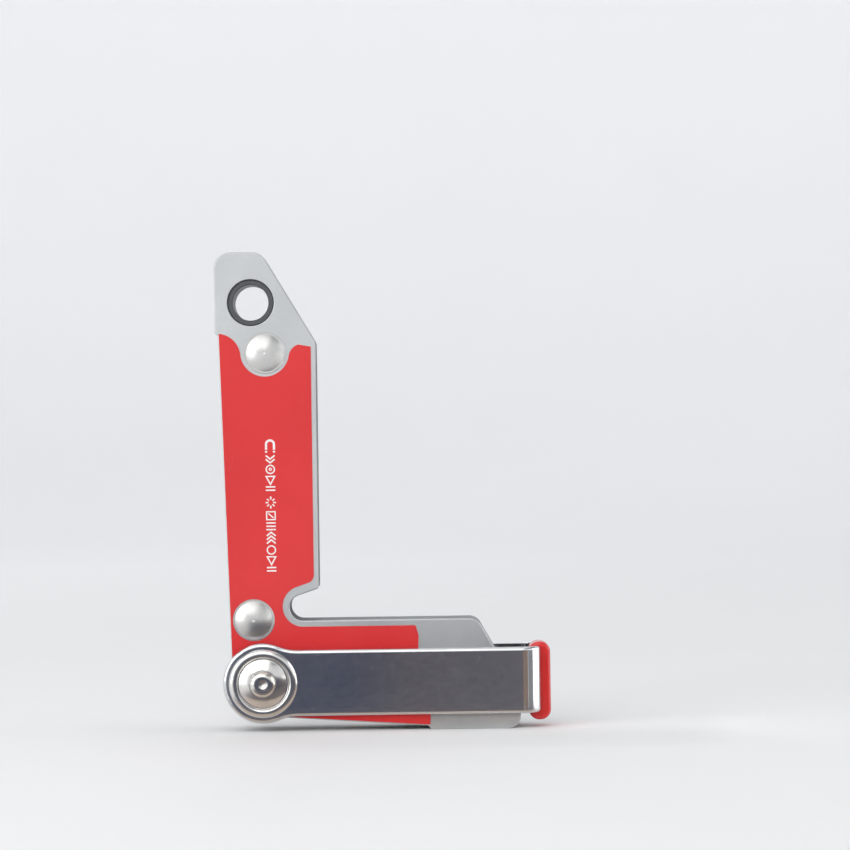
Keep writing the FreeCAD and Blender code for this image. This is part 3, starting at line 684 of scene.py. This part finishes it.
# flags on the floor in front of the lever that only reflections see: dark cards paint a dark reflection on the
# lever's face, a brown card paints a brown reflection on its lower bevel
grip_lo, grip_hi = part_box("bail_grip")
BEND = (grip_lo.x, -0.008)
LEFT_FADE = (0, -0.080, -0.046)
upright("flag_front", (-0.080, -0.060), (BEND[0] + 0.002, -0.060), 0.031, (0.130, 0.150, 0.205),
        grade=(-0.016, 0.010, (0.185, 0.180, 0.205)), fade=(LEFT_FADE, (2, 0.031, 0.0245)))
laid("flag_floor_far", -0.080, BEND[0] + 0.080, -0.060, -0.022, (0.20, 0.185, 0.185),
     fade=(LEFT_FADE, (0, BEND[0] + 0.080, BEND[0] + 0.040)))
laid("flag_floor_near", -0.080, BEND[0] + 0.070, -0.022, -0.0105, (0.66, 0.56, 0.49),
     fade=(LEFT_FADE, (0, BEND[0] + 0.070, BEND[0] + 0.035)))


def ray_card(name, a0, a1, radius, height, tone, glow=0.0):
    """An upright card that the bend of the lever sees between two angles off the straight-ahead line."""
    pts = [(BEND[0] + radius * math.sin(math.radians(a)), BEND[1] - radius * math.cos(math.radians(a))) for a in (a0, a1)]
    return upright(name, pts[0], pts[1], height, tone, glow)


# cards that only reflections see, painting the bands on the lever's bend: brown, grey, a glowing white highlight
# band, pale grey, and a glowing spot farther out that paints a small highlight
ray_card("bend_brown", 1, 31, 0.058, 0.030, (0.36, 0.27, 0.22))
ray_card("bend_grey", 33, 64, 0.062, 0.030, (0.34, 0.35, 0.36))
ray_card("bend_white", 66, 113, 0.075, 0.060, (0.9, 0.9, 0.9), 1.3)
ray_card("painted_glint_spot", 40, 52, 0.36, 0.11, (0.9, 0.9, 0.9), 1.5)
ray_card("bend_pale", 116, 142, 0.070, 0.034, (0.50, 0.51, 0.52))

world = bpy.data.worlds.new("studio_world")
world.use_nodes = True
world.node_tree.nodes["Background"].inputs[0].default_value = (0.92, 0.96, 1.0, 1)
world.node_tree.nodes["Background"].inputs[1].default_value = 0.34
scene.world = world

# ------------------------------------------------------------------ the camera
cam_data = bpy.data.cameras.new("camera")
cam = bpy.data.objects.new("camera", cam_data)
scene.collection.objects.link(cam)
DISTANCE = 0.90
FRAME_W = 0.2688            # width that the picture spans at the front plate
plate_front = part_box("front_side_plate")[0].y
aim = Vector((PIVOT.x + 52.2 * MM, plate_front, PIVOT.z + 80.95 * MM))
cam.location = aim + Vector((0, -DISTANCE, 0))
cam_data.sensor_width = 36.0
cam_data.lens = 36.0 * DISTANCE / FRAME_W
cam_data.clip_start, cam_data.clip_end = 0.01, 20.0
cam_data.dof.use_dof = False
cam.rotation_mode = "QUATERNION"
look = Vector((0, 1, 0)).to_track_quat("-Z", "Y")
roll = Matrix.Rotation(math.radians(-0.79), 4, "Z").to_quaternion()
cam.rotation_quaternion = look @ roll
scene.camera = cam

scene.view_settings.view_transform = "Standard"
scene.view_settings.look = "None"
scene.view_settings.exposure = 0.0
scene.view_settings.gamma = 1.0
────────
[PROBLEM STATEMENT]
Quote only the stretch of lines that starts the data above and ends with the line containing "fade=(LEFT_FADE, (0, BEND[0] + 0.070, BEND[0]", both included.

[WRITTEN ANSWER]
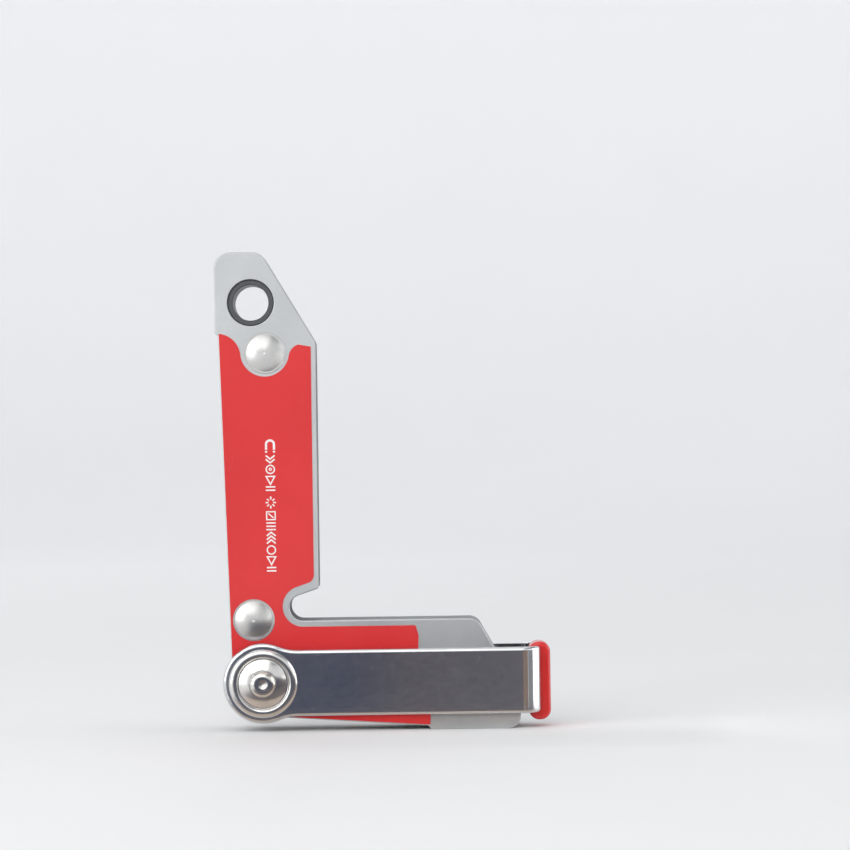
Keep writing the FreeCAD and Blender code for this image. This is part 3, starting at line 684 of scene.py. This part finishes it.
# flags on the floor in front of the lever that only reflections see: dark cards paint a dark reflection on the
# lever's face, a brown card paints a brown reflection on its lower bevel
grip_lo, grip_hi = part_box("bail_grip")
BEND = (grip_lo.x, -0.008)
LEFT_FADE = (0, -0.080, -0.046)
upright("flag_front", (-0.080, -0.060), (BEND[0] + 0.002, -0.060), 0.031, (0.130, 0.150, 0.205),
        grade=(-0.016, 0.010, (0.185, 0.180, 0.205)), fade=(LEFT_FADE, (2, 0.031, 0.0245)))
laid("flag_floor_far", -0.080, BEND[0] + 0.080, -0.060, -0.022, (0.20, 0.185, 0.185),
     fade=(LEFT_FADE, (0, BEND[0] + 0.080, BEND[0] + 0.040)))
laid("flag_floor_near", -0.080, BEND[0] + 0.070, -0.022, -0.0105, (0.66, 0.56, 0.49),
     fade=(LEFT_FADE, (0, BEND[0] + 0.070, BEND[0] + 0.035)))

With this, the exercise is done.